The parallel axis theorem states that $I_{\rm new} = I_{\rm original} + Mh^2$ where $h$ is the displacement from the original axis of rotation. However, I'd like to describe a situation which proves that this doesn't always work.
Say we have an equilateral triangle with one side pointed straight upwards and the vertex to the right:
Say that we take this vertical length as the axis of rotation. $I = \frac{1}{8}Ma^2$ then where $a = \rm side\ length$. Say we move the axis of rotation $a$ length $h$ to the left (situation 1) and then again $a$ length $h$ to the right (situation 2) with $h$ being equal to the height of the triangle. In both cases, according to the formula, we end up with the same final moment of inertia.

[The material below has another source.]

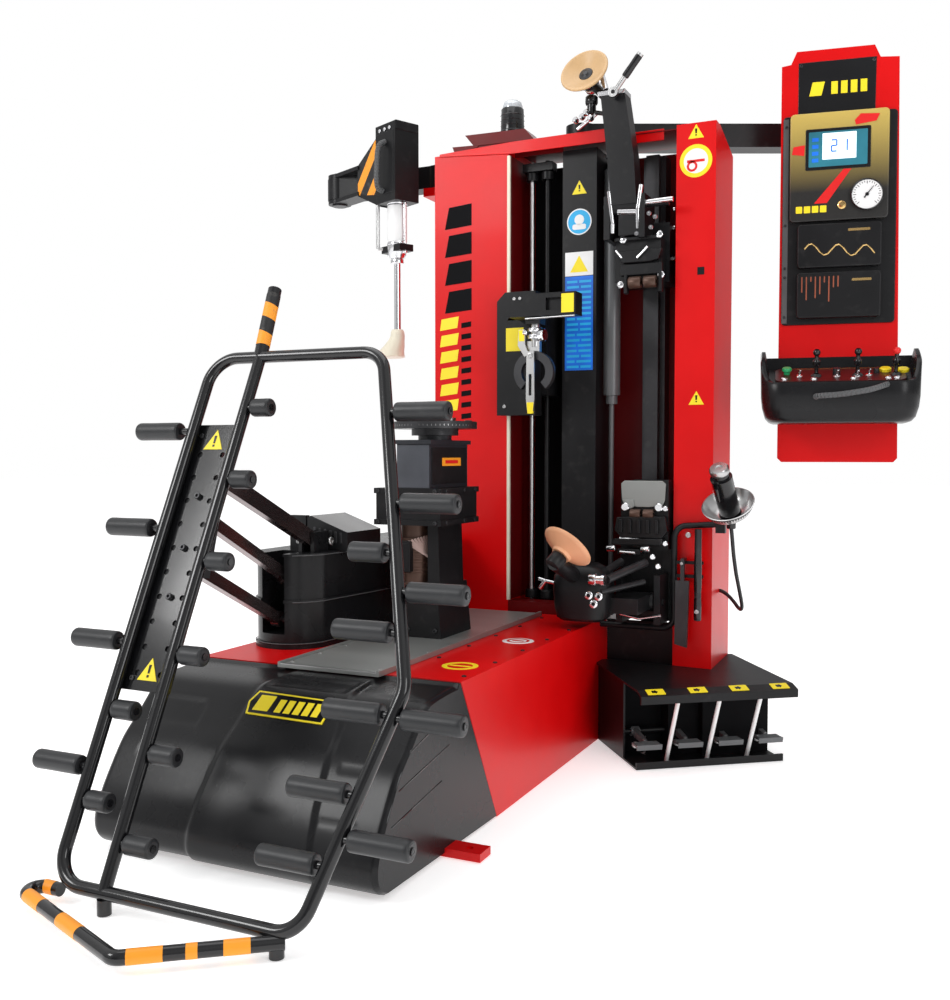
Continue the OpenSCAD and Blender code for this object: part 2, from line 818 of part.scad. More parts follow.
module pedal_base() {
  color([0.1, 0.1, 0.1])
    difference() {
      pedal_frame() {
        block([0, -56, 0], [pedal_w, 320, 6]);
        block([0, -56, 6], [pedal_w, -50, 22]);
        for (x = [0, pedal_w - 6])
          side_shape([[60, 6], [60, 248], [318, 255.6], [318, 6]], x, x + 6);
        translate([3, pedal_pivot[0], pedal_pivot[1]])
          rotate([0, 90, 0]) cylinder(h = pedal_w - 6, r = 8);
        for (i = [1:3])
          bar([i * pedal_pitch - 19, -8, 3], [i * pedal_pitch - 19, -106, 230], 5);
      }
      post_room();
    }
}

module pedal_cover() {
  color([0.12, 0.12, 0.12])
    difference() {
      pedal_frame()
        side_shape(
          [[-125, 214], [-125, 238], [-90, 250], [330, 262], [330, 236], [326, 236], [322, 256],
           [-88, 244], [-119, 234], [-119, 214]],
          -12, pedal_w + 10
        );
      post_room();
    }
}

// One foot pedal with its pivot eye, numbered from the left
module pedal(i) {
  color([0.5, 0.5, 0.49])
    pedal_frame()
      translate([48 + i * pedal_pitch, 0, 0])
        difference() {
          union() {
            block([-40, -40, 62], [40, 6, 68]);
            block([-40, -40, 54], [40, -36, 62]);
            side_shape([[0, 62], [84, 66], [84, 92], [0, 74]], -8, 8);
            translate([-14, pedal_pivot[0], pedal_pivot[1]])
              rotate([0, 90, 0]) cylinder(h = 28, r = 15);
          }
          translate([-20, pedal_pivot[0], pedal_pivot[1]])
            rotate([0, 90, 0]) cylinder(h = 40, r = 8 + fit);
        }
}

module pedal_1() { pedal(0); }
module pedal_2() { pedal(1); }
module pedal_3() { pedal(2); }
module pedal_4() { pedal(3); }

// ---- Rack, tools and hose on the right post ----

// The bowl and the gun in it lean forward together, from the bottom of the bowl
module bowl_frame() {
  translate([828, 330, 760]) rotate([37, -6, 0]) children();
}

module side_rack() {
  color([0.13, 0.13, 0.13]) {
    translate([0, 372, 0]) rotate([90, 0, 0])
      bent_tube([[base_half, 384], [640, 384], [640, 716], [800, 728]], 40, 10);
    for (z = [556, 600]) {
      block([632, 366, z - 4], [734, 378, z + 6]);
      block([700, 378, z - 4], [712, column_front, z + 6]);
    }
    block([776, 350, 700], [806, 372, 764]);
    bowl_frame() block([-50, 20, -26], [-22, 38, 2]);
  }
  color([0.6, 0.61, 0.6])
    bowl_frame()
      rotate_extrude()
        polygon([[16, 0], [40, 2], [66, 16], [82, 44], [79, 45], [63, 20], [40, 7], [16, 5]]);
}

module hand_tools() {
  color([0.35, 0.36, 0.36]) {
    front_shape([[650, 340], [690, 330], [696, 545], [652, 545]], 340, 352);
    block([668, 340, 545], [680, 352, 616]);
    block([668, 352, 606], [680, 376, 616]);
  }
  color([0.15, 0.15, 0.15]) {
    translate([722, 350, 420]) cylinder(h = 290, r = 11);
    block([716, 350, 606], [728, 376, 616]);
  }
}

module air_gun() {
  color([0.1, 0.1, 0.1]) {
    translate([830, 330, 716]) cylinder(h = 32, r = 14);
    bowl_frame() {
      translate([0, 0, -18]) cylinder(h = 26, r = 11);
      translate([0, 0, 7]) cylinder(h = 143, r = 34);
      translate([0, 0, 150]) cylinder(h = 16, r = 26);
      translate([0, 0, 166]) cylinder(h = 22, r = 30);
    }
  }
}

// Direction, side and ring of points at each point of the hose's route
function hose_dir(i) =
  let (n = len(hose_route) - 1, a = hose_route[max(0, i - 1)], b = hose_route[min(n, i + 1)])
  (b - a) / norm(b - a);
function hose_side(i) = let (c = cross(hose_dir(i), [1, 0, 0])) c / norm(c);
function hose_ring(i, r) =
  let (u = hose_side(i), v = cross(hose_dir(i), u))
  [for (k = [0:9]) hose_route[i] + r * (cos(36 * k) * u + sin(36 * k) * v)];

module air_hose() {
  n = len(hose_route);
  points = [for (i = [0:n - 1], p = hose_ring(i, 6)) p];
  walls = [for (i = [0:n - 2], k = [0:9])
    [i * 10 + k, i * 10 + (k + 1) % 10, (i + 1) * 10 + (k + 1) % 10, (i + 1) * 10 + k]];
  caps = [[for (k = [9:-1:0]) k], [for (k = [0:9]) (n - 1) * 10 + k]];
  color([0.08, 0.08, 0.08]) polyhedron(points = points, faces = concat(walls, caps));
}

// ---- Console ----

module console_arm() {
  color([0.1, 0.1, 0.11]) {
    translate([console_pivot[0], console_pivot[1], column_h + 6])
      rotate([0, 0, console_heading])
        difference() {
          union() {
            cylinder(h = 80, r = 52);
            block([0, -40, 0], [console_reach - 20, 40, 80]);
            translate([console_reach, 0, 0]) cylinder(h = 80, r = 42);
          }
          translate([console_reach, 0, -1]) cylinder(h = 90, r = 16 + fit);
          translate([0, 0, -1]) cylinder(h = 90, r = 20 + fit);
        }
  }
}

module console_panel() {
  color("red")
    console_frame() {
      difference() {
        front_shape(
          [[-195, 935], [-182, console_low], [168, console_low], [180, 935],
           [console_w - 195, console_high], [110, console_high + 4], [92, console_high + 44],
           [-148, console_high + 44], [-166, console_high + 4], [-195, console_high]],
          0, 46
        );
        front_shape(
          [[-190, 940], [176, 940], [163, console_high - 4], [-191, console_high - 4]],
          5, 50
        );
      }
    }
  color([0.1, 0.1, 0.11]) {
    translate([console_swivel[0], console_swivel[1], 1940]) cylinder(h = 150, r = 16);
    translate([console_swivel[0], console_swivel[1], 1940]) cylinder(h = 60, r = 40);
    console_frame() {
      block([-110, 46, 1940], [-30, 230, 1990]);
      block([-192, 4, 1900], [163.5, 46, 2000]);
    }
  }
}

module control_tray() {
  color([0.12, 0.12, 0.13])
    console_frame()
      translate([-8, -0.5, 0])
        difference() {
          union() {
            translate([0, 0, 1046]) linear_extrude(150) tray_outline(240, 190, 66);
            translate([0, 0, 1196]) linear_extrude(86) tray_outline(240, 100, 48);
          }
          // Sloping control face between the two side horns
          side_shape([[-230, 1172], [-30, 1262], [-30, 1400], [-230, 1400]], -186, 186);
          side_shape([[-300, 1140], [-150, 1200], [-60, 1284], [-60, 1400], [-300, 1400]], -260, 260);
          // Joystick sockets
          for (x = [-70, 54, 168])
            translate([x, -120, 1220]) rotate([24, 0, 0])
              translate([0, 0, -50]) cylinder(h = 90, r = 13);
        }
}

// One joystick at a place along the tray
module joystick(x) {
  color([0.08, 0.08, 0.08])
    console_frame()
      translate([x - 8, -120.5, 1220])
        rotate([24, 0, 0]) {
          translate([0, 0, -20]) sphere(9);
          translate([0, 0, -20]) cylinder(h = 34, r = 6);
          // Pivot pin
          translate([-10, 0, -20]) rotate([0, 90, 0]) cylinder(h = 20, r = 5);
          translate([0, 0, 10]) cylinder(h = 44, r = 8);
          translate([0, 0, 54]) sphere(11);
        }
}

module joystick_left() { joystick(-70); }
module joystick_middle() { joystick(54); }
module joystick_right() { joystick(168); }

// ---- Press arm ----

module helper_arm() {
  color([0.12, 0.13, 0.14])
    difference() {
      union() {
        block([helper_elbow[0], helper_elbow[1] - 40, 1927], [helper_pivot[0], helper_pivot[1] + 40, 2007]);
        translate([helper_elbow[0], helper_elbow[1], 1927]) cylinder(h = 80, r = 46);
        translate([helper_pivot[0], helper_pivot[1], 1927]) cylinder(h = 80, r = 46);
      }
      translate([helper_elbow[0], helper_elbow[1], 1900]) cylinder(h = 140, r = 18 + fit);
      translate([helper_pivot[0], helper_pivot[1], 1900]) cylinder(h = 140, r = 18 + fit);
    }
}

module helper_link() {
  color("gold")
    translate([helper_elbow[0], helper_elbow[1], 0])
      rotate([0, 0, helper_angle]) {
        for (z = [1912, 2008])
          translate([0, 0, z])
            union() {
              cylinder(h = 14, r = 44);
              translate([0, -36, 0]) cube([178, 72, 14]);
            }
        translate([0, 0, 1920]) cylinder(h = 96, r = 18);
        front_shape(
          [[168, 1912], [helper_link_len - 60, 1846], [helper_link_len - 60, 2116],
           [168, 2022]],
          -30, 30
        );
      }
}

module press_cylinder() {
  color([0.16, 0.16, 0.17])
    translate([helper_head[0], helper_head[1], 0]) {
      difference() {
        rotate([0, 0, helper_angle]) block([-60, -52, 1850], [60, 52, 2126]);
        translate([0, 0, 1640]) cylinder(h = 300, r = 12 + fit);
      }
      difference() {
        translate([0, 0, 1700]) cylinder(h = 150, r = 34);
        translate([0, 0, 1640]) cylinder(h = 300, r = 12 + fit);
      }
      for (side = [-1, 1])
        rotate([0, 0, helper_angle]) translate([side * 46, 0, 1676]) cylinder(h = 174, r = 5);
      difference() {
        union() {
          rotate([0, 0, helper_angle]) block([-56, -30, 1676], [56, 30, 1700]);
          translate([0, 0, 1636]) cylinder(h = 40, r = 22);
        }
        translate([0, 0, 1600]) cylinder(h = 300, r = 12 + fit);
      }
    }
}

module press_rod() {
  color("silver")
    translate([helper_head[0], helper_head[1], 1400]) {
      cylinder(h = 520, r = 12);
      translate([0, 0, -30]) cylinder(h = 30, r = 9);
    }
}

module press_cone() {
  color([0.9, 0.88, 0.8])
    translate([helper_head[0], helper_head[1], 0])
      rotate_extrude()
        polygon([[9 + fit, 1366], [9 + fit, 1399.5], [24, 1399.5], [28, 1370], [44, 1330],
                 [70, 1308], [70, 1300], [62, 1298], [40, 1322], [20, 1362]]);
}

base_frame();
front_cover();
left_post();
right_post();
column_back();
mast_strip();
guide_rods();
disc_rail();
lift_cylinder();
beacon_bracket();
beacon();
lift_casing();
lift_motor();
pedal_base();
pedal_cover();
side_rack();
hand_tools();
air_gun();
air_hose();
slide_cylinder();
slide_plate();
tower();
gearbox();
drive_motor();
turntable();
clamp_spindle();
lift_arm_upper();
lift_arm_middle();
lift_arm_lower();
lift_bracket();
lift_frame();
lift_plate();
floor_loop();
rollers();
tool_carriage();
tool_arm();
mount_hook();
tool_lever();
upper_carriage();
upper_arm();
upper_disc();
release_lever();
lower_carriage();
lower_arm();
lower_disc();
pedal_1();
pedal_2();
pedal_3();
pedal_4();
console_arm();
console_panel();
control_tray();
joystick_left();
joystick_middle();
joystick_right();
helper_arm();
helper_link();
press_cylinder();
press_rod();
press_cone();
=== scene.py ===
"""Looks of the tyre changer. Lengths are in millimetres in the part's own frame, and piece()
turns them into metres."""

import json
import math

import bmesh
import bpy
from mathutils import Matrix, Vector


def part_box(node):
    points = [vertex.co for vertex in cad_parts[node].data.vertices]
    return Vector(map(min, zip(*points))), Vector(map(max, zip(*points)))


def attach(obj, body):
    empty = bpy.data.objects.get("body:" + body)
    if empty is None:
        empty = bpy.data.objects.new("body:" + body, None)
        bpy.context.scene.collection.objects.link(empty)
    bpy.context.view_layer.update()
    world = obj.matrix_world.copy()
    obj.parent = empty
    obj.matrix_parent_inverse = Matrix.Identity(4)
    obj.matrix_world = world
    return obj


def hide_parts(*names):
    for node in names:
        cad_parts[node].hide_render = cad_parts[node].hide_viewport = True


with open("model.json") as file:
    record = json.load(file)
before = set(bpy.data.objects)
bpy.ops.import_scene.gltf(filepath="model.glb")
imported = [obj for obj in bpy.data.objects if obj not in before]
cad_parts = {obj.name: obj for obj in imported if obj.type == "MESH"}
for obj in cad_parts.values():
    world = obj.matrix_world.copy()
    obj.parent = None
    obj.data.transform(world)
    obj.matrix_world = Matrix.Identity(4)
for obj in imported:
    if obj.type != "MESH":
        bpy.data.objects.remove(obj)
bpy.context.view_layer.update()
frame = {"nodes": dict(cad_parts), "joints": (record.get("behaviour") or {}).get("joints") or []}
MM = 0.001


# ---- Places in the frame ----


def corners(node):
    """Lowest and highest corner of a CAD node, in millimetres."""
    low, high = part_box(node)
    return Vector(low) / MM, Vector(high) / MM


def at(x, y, z=0):
    """Frame moved to a place."""
    return Matrix.Translation((x, y, z))


def turn(degrees, axis="Z"):
    """Frame turned about one axis."""
    return Matrix.Rotation(math.radians(degrees), 4, axis)


def aimed(place, direction):
    """Frame at a place whose own Z points along a direction."""
    way = Vector((0, 0, 1)).rotation_difference(Vector(direction).normalized())
    return at(*place) @ way.to_matrix().to_4x4()


def round_point(degrees, radius, height):
    """Point at a radius and a height, turned round the vertical axis."""
    angle = math.radians(degrees)
    return Vector((radius * math.cos(angle), radius * math.sin(angle), height))


def upright(x, y, z):
    """Frame on a face that looks forwards: X to the right, Y up, Z out of the face."""
    return at(x, y, z) @ turn(90, "X")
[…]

Situation 1: The longest side (with most mass) is $h$ away from the axis of rotation, and the vertex is $2h$ away.
Situation 2: The longest side (with most mass) is $h$ away from the axis of rotation, and the vertex is $0h$ away.
The moment of inertia must be smaller in situation 2. Clearly the formula can't always be applied. Could someone please describe the situations in which it can and can't?
Best Answer
The parallel axis theorem states:
Suppose a body of mass $m$ is made to rotate about an axis $z$ passing through the body's centre of gravity. The body has a moment of inertia $I_\text{cm}$ with respect to this axis. The parallel axis theorem states that if the body is made to rotate instead about a new axis $z′$ which is parallel to the first axis and displaced from it by a distance $d$, then the moment of inertia $I$ with respect to the new axis is related to $I_\text{cm}$ by
$$ I = I_\text{cm} + md^2 $$
Note the text I've emboldened. You cannot apply the parallel axis theorem to your initial situation because the axis does not pass through the centre of gravity.
Let's denote the distance from your original rotation axis to the centre of mass by $d$:
So that $I_\text{cm} = I - md^2$. Then the moment of inertia for your situation $1$ is:
$$ I_1 = I - md^2 + m(h+d)^2 $$
And the moment of inertia for your situation $2$ is:
$$ I_2 = I - md^2 + m(h-d)^2 $$
And as you rightly say $I_1 \ne I_2$.